Renzi è stato criticato solo indirettamente. Quando Zingaretti ha detto che nel recente passato nel Pd si è cercata “più la fedeltà che la lealtà”. Il governatore ha puntato il dito contro la gestione dei migranti del governo gialloverde, sostenendo che il partito “non può festeggiare la fine degli sbarchi di migranti in Italia senza tenere conto dell’aumento dei morti in mare e delle sofferenze che avvengono nei campi libici”.

Secondo Zingaretti, il Pd dovrà puntare su una “economia della giustizia, fatta di crescita e ossessione per diminuire le disuguaglianze”. Il governatore ha invitato a “guardare in faccia il mostro”, cioè il fatto che molti elettori di centrosinistra hanno votato per M5s e anche per la Lega, nonostante “le parole eversive di Salvini”.
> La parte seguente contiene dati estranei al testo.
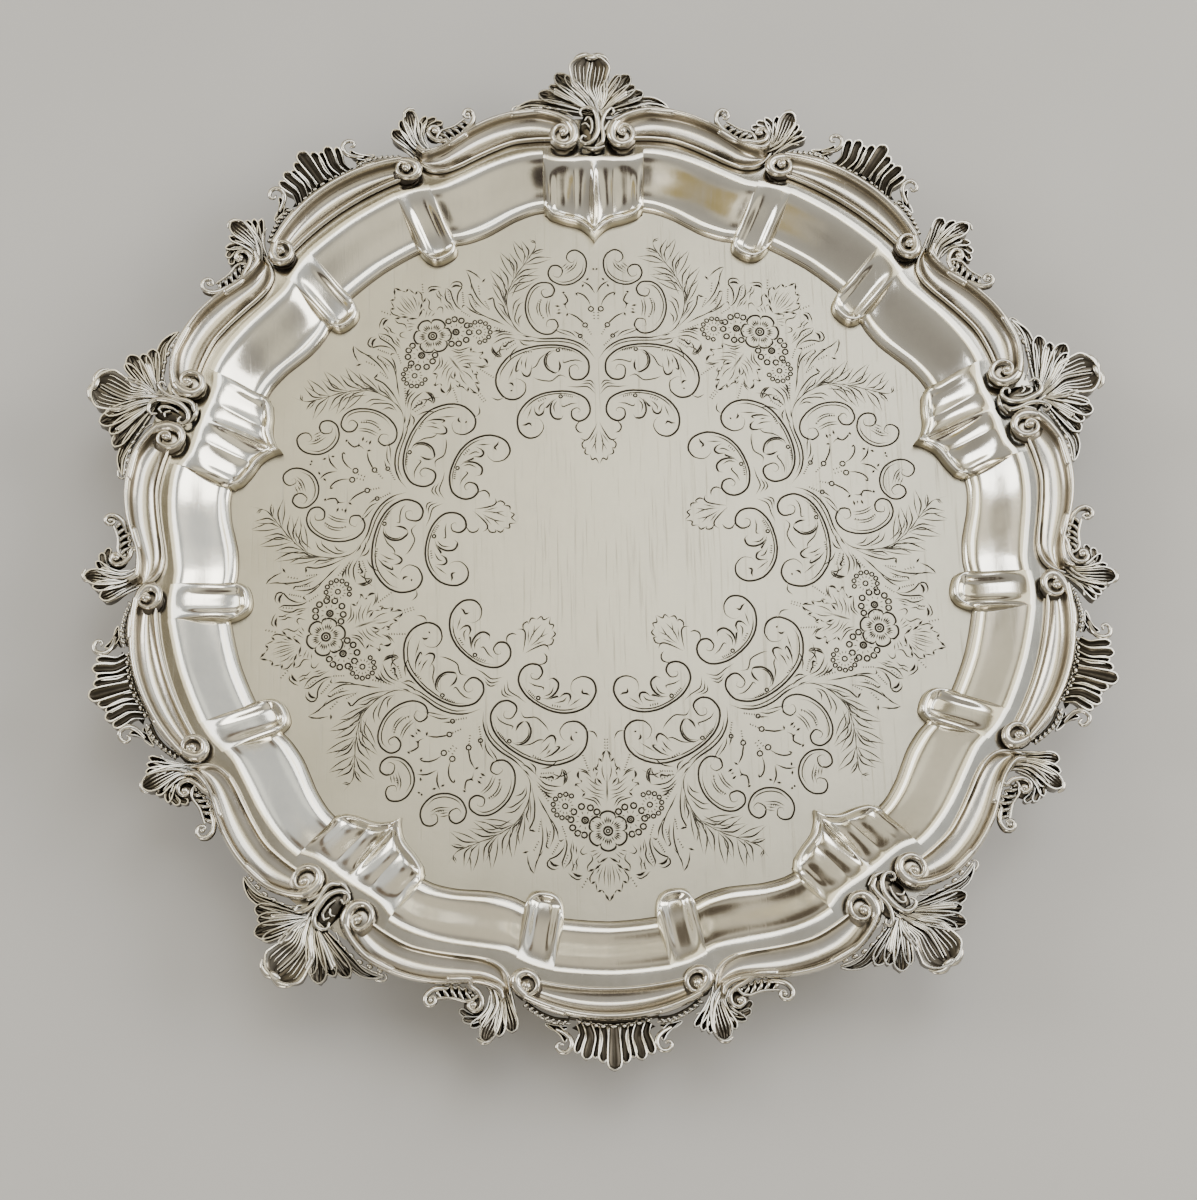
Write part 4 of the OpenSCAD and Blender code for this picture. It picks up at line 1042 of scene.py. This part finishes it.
def leaf(d):
    s = Shape()
    for path, half, z, flutes in d["lobes"]:
        ribs = [-0.75 + 1.5 * k / (flutes - 1) for k in range(flutes)] if flutes > 2 else ()
        s.petal(path, half, z, rim=0.48, dish=1.3, flutes=flutes, n=18, ribs=ribs)
    x, y = d["lobes"][-1][0][-1]
    s.rod([(x - 3, y - 1.4), (x - 1, y + 0.1), (x + 1.6, y - 0.2), (x + 3.2, y - 2)], 14,
          [0.5, 1.05, 1.05, 0.5], 7.3)
    for line, low, high in zip(d["ribs"], (3.2, 2.6, 2.4, 2.4), (8, 5.6, 4.8, 5)):
        s.rod(line, 26, [0.45, 0.7, 0.75, 0.65, 0.45], np.linspace(low, high, 5))
    # free crescent: a bright upper line, leaf teeth hanging from it, and a ring curl at its end
    top, teeth = curve(d["top"], 40), np.array(d["teeth"])
    s.tube(top[6:], [0.8, 0.7, 0.6, 0.6], 21, relief=0.9)

    def above(tooth, shift):
        """The upper line's point over a tooth, or a little to its right."""
        return top[8 + np.argmin(np.abs(top[8:, 0] - (tooth[0] + shift)))]

    for t in teeth:
        near = above(t, 2.3)
        line = curve([near, (near + t) / 2 + [-0.5, 0.1], t + [0.2, 0.3]], 10)
        s.tube(line, [0.65, 0.95, 0.55], [20.2, 20.4, 19.6], relief=0.85)
    zigzag = [teeth[0]]
    for last, t in zip(teeth, teeth[1:]):
        zigzag += [(last + t) / 2 + [0.3, 1.5], t]
    s.tube(resample(np.array(zigzag), 46), 0.5, 19.4)
    middle = [((above(t, 0) + t) / 2).tolist() for t in teeth]
    s.petal(middle, [1.2, 1.9, 2.1, 2, 1.5], [2.2, 2.4, 2.4, 2.4, 2.4], rim=0.3, dish=1, n=20, blunt=0.1)
    s.tube(curve(d["ring"], 44), [0.8, 1.15, 1.25, 1.2, 1.1, 1.05, 1, 0.85, 0.7, 0.6],
           [19.6, 20, 20.6, 21.2, 21.6, 21.8, 21.6, 21.4], sides=10)
    s.ball((*d["button"], 21.2), (1.1, 1.2, 1.3))
    # a low, dark rod under the ring curl: painted shade beneath it
    s.tube(curve(d["ring"][:5], 14), 0.9, 18, relief=0.5)
    return s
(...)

A “Piazza Grande”, il governatore ha incassato un importante endorsement. Quello di Paolo Gentiloni. L’ex premier non ha detto chiaramente che sosterrà Zingaretti al congresso. Ma, se in politica la forma è sostanza, la sola presenza di Gentiloni alla kermesse capitolina appare come un’evidente scelta di campo. Per Gentiloni è necessaria “un’alleanza per l’alternativa ai nazional-populisti”.
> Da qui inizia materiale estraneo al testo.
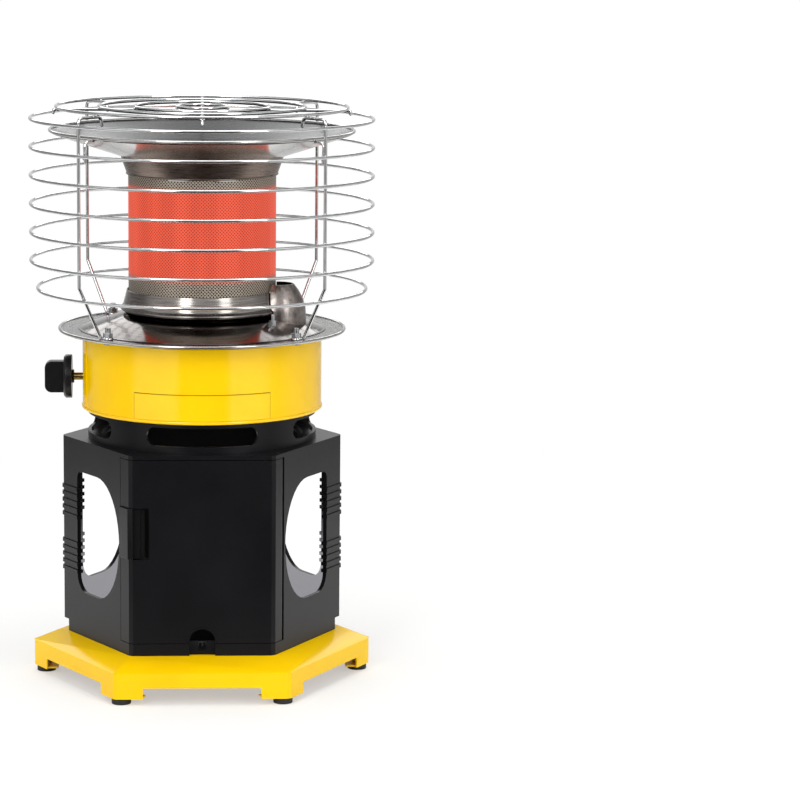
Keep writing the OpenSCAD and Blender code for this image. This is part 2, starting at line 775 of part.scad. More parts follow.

Zingaretti registra anche il sostegno di altri esponenti di peso del partito. Su tutti, il leader della corrente interna “AreaDem” Dario Franceschini, già fedele alleato di Matteo Renzi, nella lunga stagione in cui l’ex sindaco di Firenze ha guidato il Pd. Ma al fianco del governatore si schierano anche altri nomi “storici” come Andrea Orlando e Piero Fassino.

Ma a “Piazza Grande”, hanno partecipato esponenti fuori dal Pd, come Massimiliano Smeriglio o Marco Furfaro, di Rete Futura, oltre ai sindaci civici. Sono stati presenti anche gli altri competitor per la segreteria Matteo Richetti, “perché il congresso è anche ascolto” e Francesco Boccia, che ha detto che “le diverse candidature, compresa quella eventuale di Minniti, renderanno più ricco il congresso”.

A questo punto, un fatto è chiaro: Zingaretti parte in vantaggio sugli altri veri o presunti avversari. Poiché i big del partito sono portatori di “numeri” consistenti nella fase del congresso riservata ai soli iscritti. Al momento, infatti, il candidato renziano in pectore Marco Minniti non ha ancora sciolto la riserva. Così come il segretario-reggente Maurizio Martina, anch’egli presente alla manifestazione romana, che deve ancora decidere se candidarsi.

Frattanto, Renzi annuncia da Firenze che lancerà i Comitati civici per andare “oltre” il Pd. Lanciando la Leopolda, che si terrà nel prossimo weekend, ha detto che “il Pd è importante, ma non basta. C’è tanta gente che chiede di lavorare contro questo governo ma non vuole la tessera di un partito”. Secondo fonti vicine all’ex segretario potrebbe trattarsi di una corrente sul modello di Red, il partito ombra che D’Alema ha lanciato nel 2007, alla nascita del Pd di Veltroni. I più pessimisti, invece, pensano che siano i prodromi di un nuovo partito antagonista.